Stephen Armitstead’s upstairs exhibit can best be described as two installations where the ideas within each assisted engagement with the ideas in the other. Each installation was interactive and brought into play questions about visual and physical language. I use “play” to indicate the agreeable experience enjoyed by the viewer when moving the objects used in Familiar - or the shared performance of space, light and objects experienced when moving within Intelligence - as well as the conceptual nuances and discovery created by these interactions.  Both installations explored themes of communication, particularly the understandings established between human consciousness and objects. What intrigued me about Armitstead’s work was his use of minimal props to evoke another kind of understanding; suggested but held back.

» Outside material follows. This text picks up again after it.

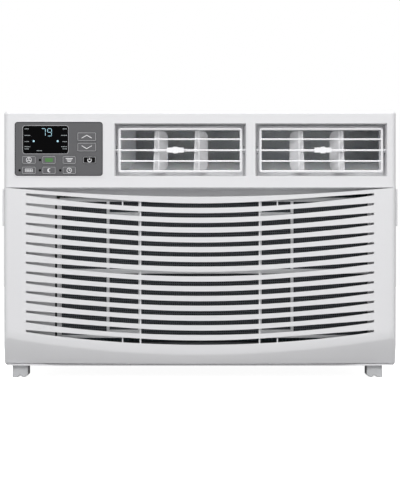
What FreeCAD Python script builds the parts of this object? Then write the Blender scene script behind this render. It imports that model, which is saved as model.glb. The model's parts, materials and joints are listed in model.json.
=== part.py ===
import FreeCAD, Part

import math
import os

# Window air conditioner, in millimetres.
# +X is to the right as seen from the front, -Y is the front, +Z is up.
# The origin is at the middle of the box's bottom, on the ground under the feet.

V = FreeCAD.Vector
X_AXIS = V(1, 0, 0)
Y_AXIS = V(0, 1, 0)
Z_AXIS = V(0, 0, 1)

# ---- driving dimensions ------------------------------------------------------

HALF_WIDTH = 330.0        # moulded front, half of 660
TOP_Z = 449.0             # top of the moulded front
FOOT_HEIGHT = 20.0
FRONT_Y = -335.0          # foremost point of the bowed grille
BACK_Y = 335.0            # rear face of the rear guard
PANEL_Y = -318.0          # flat upper panel
GRILLE_SIDE_Y = -322.0    # grille face at its two ends
PLATE_Y = -292.0          # front of the plate behind the grille
RIM_FRONT_Y = -290.0
RIM_BACK_Y = -248.0
WALL = 3.0                # bezel wall
INTAKE_LEFT_X = -243.0    # opening of the plate; its upper edge follows the top slot
INTAKE_RIGHT_X = 292.0
INTAKE_LOW_Z = 44.0
INTAKE_MID_Z = 299.0
INTAKE_END_Z = 311.0
PANEL_EDGE_Z = 320.5      # straight lower edge of the upper panel
CORNER_R = 8.0            # upright front corners
TOP_EDGE_R = 5.0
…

This implicit yet not directly communicated meaning, generated that enigmatic presence held by all mature art.

Armitstead has training in several disciplines and these all came into play. Reading his biography indicates that Armitstead has been regularly exhibiting experimental art works since his undergraduate years in Fine Arts at the University of New South Wales in the early 1990’s. In 1992 he co-founded, with Denis Beaubos, a group of artists called “Art’s Underground” who, as part of the Festival of Sydney, made site specific installations and held live performances in the underground St James Station. As will be discussed later Armitstead’s use of The Moore’s Building site and the mute presence of the objects led poignancy to the exhibit. Similarly his background in authoring and teaching elective units for the West Australian Academy of Performing Arts in the area of Visual Documentation, as well as a technical and teaching background in Multi-media, informed the detail and conceptual resonances of his work.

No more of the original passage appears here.